Use Scan/Match for Pattern Extraction
Alternatively, if you know that the element you're looking for is always the only one composed entirely of digits, you can use String#match with look-arounds to extract just the numeric portion of the string.
'http://www.example.com/value/1234/different-value'.match %r{(?<=/)\d+(?=/)}
#=> #<MatchData "1234">
$&
#=> "1234"
The look-behind and look-ahead assertions are needed to anchor the expression to a path. Without them, you'll match things like w3.example.com too. This solution is a better approach if the position of the target element may change, and if you can guarantee that your element of interest will be the only one that matches the anchored regex.
If there will be more than one match (e.g. http://www.example.com/1234/5678/) then you might want to use String#scan instead to select the first or last match.

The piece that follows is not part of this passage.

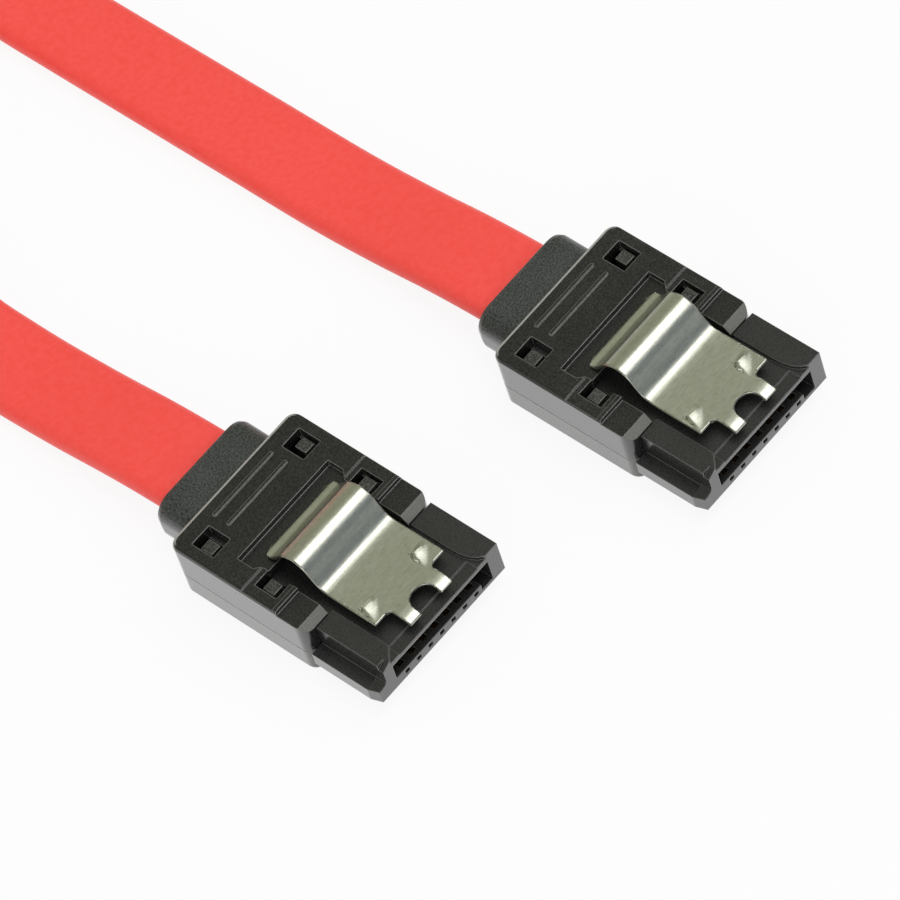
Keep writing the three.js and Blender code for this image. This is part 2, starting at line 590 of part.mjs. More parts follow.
function latchProfile() {
  const strip = LATCH_STRIP_HEIGHT;
  const plate = LATCH_PLATE_HEIGHT;
  const stepsFrom = (y, z, steps) => steps.map(([along, up]) => [y + along, z + up]);
  return stripOutline([
    [LATCH_REAR, strip],
    ...stepsFrom(LATCH_REAR - LATCH_STRIP_LENGTH, strip, LATCH_FOLD),
    ...stepsFrom(LATCH_HUMP_Y, strip + LATCH_HUMP_RISE, LATCH_CREST),
    ...stepsFrom(LATCH_CREASE_Y, plate, LATCH_CREASE),
    [LATCH_FRONT, plate], [TONGUE_TIP_Y + TONGUE_BEND + TONGUE_CURL.lead, plate],
    [TONGUE_TIP_Y + TONGUE_BEND * TONGUE_CURL.share, plate - TONGUE_DROP * TONGUE_CURL.dropShare],
    [TONGUE_TIP_Y, plate - TONGUE_DROP]], LATCH_THICKNESS, 66);
}

function latchPlan() {
  const half = LATCH_WIDTH / 2;
  const tip = TONGUE_TIP_Y - OVERRUN;
  const notchY = LATCH_FRONT - TONGUE_INNER - TONGUE_NOTCH_DEPTH;
  const shape = new THREE.Shape();
  shape.moveTo(-half, LATCH_REAR + OVERRUN);
  shape.lineTo(-half, LATCH_FRONT);
  shape.lineTo(-TONGUE_OUTER - TONGUE_FILLET, LATCH_FRONT);
  shape.quadraticCurveTo(-TONGUE_OUTER, LATCH_FRONT, -TONGUE_OUTER, LATCH_FRONT - TONGUE_FILLET);
  shape.lineTo(-TONGUE_OUTER, tip);
  shape.lineTo(-TONGUE_INNER, tip);
  shape.lineTo(-TONGUE_INNER, notchY);
  shape.absarc(0, notchY, TONGUE_INNER, Math.PI, 0, true);
  shape.lineTo(TONGUE_INNER, tip);
  shape.lineTo(TONGUE_OUTER, tip);
  shape.lineTo(TONGUE_OUTER, LATCH_FRONT - TONGUE_FILLET);
  shape.quadraticCurveTo(TONGUE_OUTER, LATCH_FRONT, TONGUE_OUTER + TONGUE_FILLET, LATCH_FRONT);
  shape.lineTo(half, LATCH_FRONT);
  shape.lineTo(half, LATCH_REAR + OVERRUN);
  return shape;
}

function barb(side) {
  const cone = new THREE.ConeGeometry(Math.SQRT1_2, 1, 4, 1).rotateX(Math.PI / 2).rotateZ(Math.PI / 4);
  cone.scale(BARB_WIDTH, BARB_LENGTH, BARB_HEIGHT + LATCH_THICKNESS / 2);
  const middle = LATCH_PLATE_HEIGHT + (BARB_HEIGHT + LATCH_THICKNESS / 2) / 2;
  return toSolid(cone.translate(side * BARB_X, BARB_Y, middle));
}

function latchSpring(name) {
  const half = LATCH_WIDTH / 2;
  const leaf = sidePrism(latchProfile(), -half - OVERRUN, half + OVERRUN);
  const trimmed = leaf.intersect(planPrism(latchPlan(), 0, SHELL_HEIGHT + LATCH_HUMP_RISE + OVERRUN));
  const tail = block(-LATCH_TAIL_HALF_WIDTH, LATCH_TAIL_HALF_WIDTH, LATCH_REAR - LATCH_THICKNESS,
    LATCH_REAR, LATCH_STRIP_HEIGHT - LATCH_TAIL_LENGTH, LATCH_STRIP_HEIGHT + LATCH_THICKNESS / 4);
  const mesh = toMesh(name, join(trimmed, tail, barb(-1), barb(1)), 'springSteel');
  mesh.position.x = LATCH_CENTRE;
  return mesh;
}

// One plug: insulator, contacts, wires, two-part shell, strain relief and latch

function plug(end) {
  const group = new THREE.Group();
  group.add(nose(`nose_${end}`));
  for (const index of contactIndexes()) {
    group.add(contact(`contact_${end}_${index + 1}`, contactX(index)));
    const kind = isGround(index) ? 'drain_wire' : 'core_wire';
    group.add(wire(`${kind}_${end}_${index + 1}`, index));
  }
  group.add(upperShell(`upper_shell_${end}`));
  group.add(lowerShell(`lower_shell_${end}`));
  group.add(strainRelief(`strain_relief_${end}`));
  group.add(latchSpring(`latch_spring_${end}`));
  return group;
}

// Cable: a flat leg behind each plug and the coil that holds the rest of its length

function flatSection(path) {
  const frames = path.computeFrenetFrames(1, false);
  const radius = CABLE_THICKNESS / 2;
  const straight = CABLE_WIDTH / 2 - radius;
  const steps = [-60, -20, 20, 60].map((degrees) => THREE.MathUtils.degToRad(degrees));
  const right = steps.map((angle) => [straight + radius * Math.cos(angle), radius * Math.sin(angle)]);
  const left = right.map(([across, up]) => [-across, -up]);
  const toFrame = ([across, up]) => {
    const offset = new THREE.Vector3(across, 0, up);
    return new THREE.Vector2(offset.dot(frames.normals[0]), offset.dot(frames.binormals[0]));
  };
  return new THREE.Shape([...right, ...left].map(toFrame));
}

function cableLeg(name, points, steps) {
  const path = new THREE.CatmullRomCurve3(points.map((point) => new THREE.Vector3(...point)));
  const geometry = new THREE.ExtrudeGeometry(flatSection(path), { steps, extrudePath: path });
  return toMesh(name, toSolid(geometry), 'redJacket');
}

// The leg of plug A runs straight back and bends left into the coil.
function legA() {
  const x = plugAX();
  const y = plugAY();
  return cableLeg('cable_leg_a', [
    [x, y + CABLE_END, CABLE_HEIGHT], [x, y + SHELL_REAR, CABLE_HEIGHT],
    [x, y + RELIEF_REAR + 1, CABLE_HEIGHT], [x, y + 29, 2.5], [x, y + 35, 1.6],
    [x, y + 41, 1.05], [x, y + 47, 1.05], [x, y + 52, 1.4], [x - 0.9, y + 58.6, 2.2],
    [x - 3.1, y + 63.1, 2.9], [x - 6.8, y + 67.1, 3.4]], 22);
}

// The leg of plug B runs straight back, climbs and lies on the coil's outer turn.
function legB() {
  const x = plugAX() + PLUG_B_RIGHT;
  const y = plugAY() - PLUG_B_FORWARD;
  return cableLeg('cable_leg_b', [
    [x, y + CABLE_END, CABLE_HEIGHT], [x, y + SHELL_REAR, CABLE_HEIGHT],
    [x, y + RELIEF_REAR + 1, CABLE_HEIGHT], [x, y + 29, 2.5], [x, y + 35, 1.6],
    [x, y + 41, 1.05], [x, y + 50, 1.05], [x, y + 60, 1.05], [x, y + 68, 1.05],
    [x, y + 74, 1.15], [x, y + 78, 1.75], [x, y + 82, 3.05], [x, y + 86, 4.9],
    [x, y + 90, 6.7], [x - 0.1, y + 94, 8.0], [x - 0.3, y + 98, 8.6],
    [x - 0.8, y + 103, 8.65], [x - 1.6, y + 108.5, 8.65], [x - 2.6, y + 114.5, 8.65]], 36);
}

function coilEdges() {
  const spread = COIL_TURNS * COIL_PITCH / 2 + CABLE_THICKNESS / 2 + COIL_MARGIN;
  return { inner: COIL_RADIUS - spread, outer: COIL_RADIUS + spread };
}

function coil(name) {
  const { inner, outer } = coilEdges();
  const profile = [[inner, 0], [outer, 0], [outer, CABLE_WIDTH], [inner, CABLE_WIDTH], [inner, 0]];
  const ring = new THREE.LatheGeometry(profile.map(([x, y]) => new THREE.Vector2(x, y)), 48);
  const solid = toSolid(ring.rotateX(Math.PI / 2).translate(COIL_X, COIL_Y, 0));
  const groove = block(COIL_X - TIE_WIDTH / 2 - TIE_GAP, COIL_X + TIE_WIDTH / 2 + TIE_GAP,
    COIL_Y + inner - OVERRUN, COIL_Y + outer + OVERRUN, -OVERRUN, TIE_THICKNESS + TIE_GAP);
  return toMesh(name, cut(solid, groove), 'redJacket');
}

// A flat strap closed round the bundle at the far side of the coil.
function tie(name) {
  const { inner, outer } = coilEdges();
  const innerSide = COIL_Y + Math.sqrt(inner ** 2 - (TIE_WIDTH / 2) ** 2) - TIE_GAP;
  const outerSide = COIL_Y + outer + TIE_GAP;
  const top = CABLE_WIDTH + TIE_GAP;
  const frame = polygon([
    [innerSide - TIE_THICKNESS, 0], [outerSide + TIE_THICKNESS, 0],
    [outerSide + TIE_THICKNESS, top + TIE_THICKNESS], [innerSide - TIE_THICKNESS, top + TIE_THICKNESS]]);
  frame.holes.push(new THREE.Path([
    new THREE.Vector2(innerSide, TIE_THICKNESS), new THREE.Vector2(innerSide, top),
    new THREE.Vector2(outerSide, top), new THREE.Vector2(outerSide, TIE_THICKNESS)]));
  return toMesh(name, sidePrism(frame, COIL_X - TIE_WIDTH / 2, COIL_X + TIE_WIDTH / 2), 'blackTie');
}

// The origin is on the surface, under the middle of the box round both plugs.
function plugAX() {
  return -PLUG_B_RIGHT / 2;
}

function plugAY() {
  return (PLUG_B_FORWARD - RELIEF_REAR) / 2;
}

function cable() {
  const object = new THREE.Group();
  const plugA = plug('a');
  plugA.position.set(plugAX(), plugAY(), 0);
  const plugB = plug('b');
  plugB.position.set(plugAX() + PLUG_B_RIGHT, plugAY() - PLUG_B_FORWARD, 0);
  object.add(plugA, plugB, legA(), legB(), coil('cable_coil'), tie('cable_tie'));
  return object;
}

export default cable();
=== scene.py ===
"""Looks of a flat serial ATA data cable with a latching plug on each end.

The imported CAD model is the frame. Sizes are in millimetres in the classes and are turned to
metres where a mesh is made.
"""

import logging
import math
from dataclasses import dataclass, field
from enum import Enum
from typing import ClassVar, Sequence

import bmesh
import bpy
from mathutils import Matrix, Vector


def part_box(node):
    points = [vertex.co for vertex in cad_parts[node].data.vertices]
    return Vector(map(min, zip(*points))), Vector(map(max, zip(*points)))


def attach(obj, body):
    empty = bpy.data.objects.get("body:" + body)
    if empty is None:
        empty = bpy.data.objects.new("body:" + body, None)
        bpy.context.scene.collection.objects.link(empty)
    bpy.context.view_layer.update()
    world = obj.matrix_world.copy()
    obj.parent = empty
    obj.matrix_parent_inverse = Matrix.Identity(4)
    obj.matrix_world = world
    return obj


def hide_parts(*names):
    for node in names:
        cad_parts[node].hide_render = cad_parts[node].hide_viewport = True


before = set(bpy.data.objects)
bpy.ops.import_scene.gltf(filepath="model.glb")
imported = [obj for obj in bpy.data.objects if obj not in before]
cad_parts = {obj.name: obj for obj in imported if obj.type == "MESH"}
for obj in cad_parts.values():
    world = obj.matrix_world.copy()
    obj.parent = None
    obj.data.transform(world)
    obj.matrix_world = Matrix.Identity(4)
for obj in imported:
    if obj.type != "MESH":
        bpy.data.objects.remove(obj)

LOG = logging.getLogger("cable")

# a millimetre in metres, and the least angle of an edge that the bevels round
MM = 0.001
SHARP_ANGLE = math.radians(50)

Point = tuple[float, float, float]
Profile = tuple[tuple[float, float], ...]


class End(Enum):
    """One end of the cable: its letter and the place of its plug's own origin in the frame."""

    A = ("a", -12.7, -6.925)
    B = ("b", 12.7, -16.125)

    @property
    def letter(self) -> str:
        """The suffix of this end's nodes and bodies."""
        return self.value[0]

    @property
    def origin(self) -> Vector:
        """The plug's origin in millimetres."""
        return Vector((self.value[1], self.value[2], 0.0))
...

This is one of those "know your data" things; if you have irregular data, then regular expressions aren't always the best choice.
Javascript:
var myregexp = /:\/\/.*?\/.*?\/(\d+)/;
var match = myregexp.exec(subject);
if (match != null) {
result = match[1];
}
Works with your examples... But I am sure it will fail in general...
Ruby edit:
if subject =~ /:\/\/.*?\/.*?\/(.+?)\//
match = $~[1]
It does work.
I think this is a little simpler than the accepted answer, because it doesn't use any positive lookahead (?=), but rather simply makes the last slash optional via the ? character:
^.+\/(.+)\/.+\/?$
In Ruby:
STDIN.read.split("\n").each do |nextline|
if nextline =~ /^.+\/(.+)\/.+\/?$/
printf("matched %s in %s\n", $~[1], nextline);
else
puts "no match"
end
end
Live Demo
Let's break down what's happening:
^: start of the line
.+\/: match anything (greedily) up to a slash
Since we're going to later match at least 1, at most 2 more slashes, this slash will be either the second last slash (as in http://www.example.com/value/1234/different-value) or the third last slash as in (http://www.example.com/value/1234/different-value/)
Up to this point we've matched http://www.example.com/value/ (due to greediness)
(.+)\/: Our capturing group for 1234 indicated by the parenthesis. It's anything followed by another slash.
Since the previous match matched up to the second or third last slash, this will match up to the last slash or second last slash, respectively
.+: match anything. This would be after our 1234, so we're assuming there are characters after 1234/ (different-value)
\/?: optionally match another slash (the slash after different-value)
$: match the end of the line
Note that in a url, you probably won't have spaces. I used the . character because it's easily distinguished, but perhaps you might use \S instead to match non-spaces.
Also, you might use \A instead of ^ to match start of string (instead of after line break) and \Z instead of $ to match end of string (instead of at line break)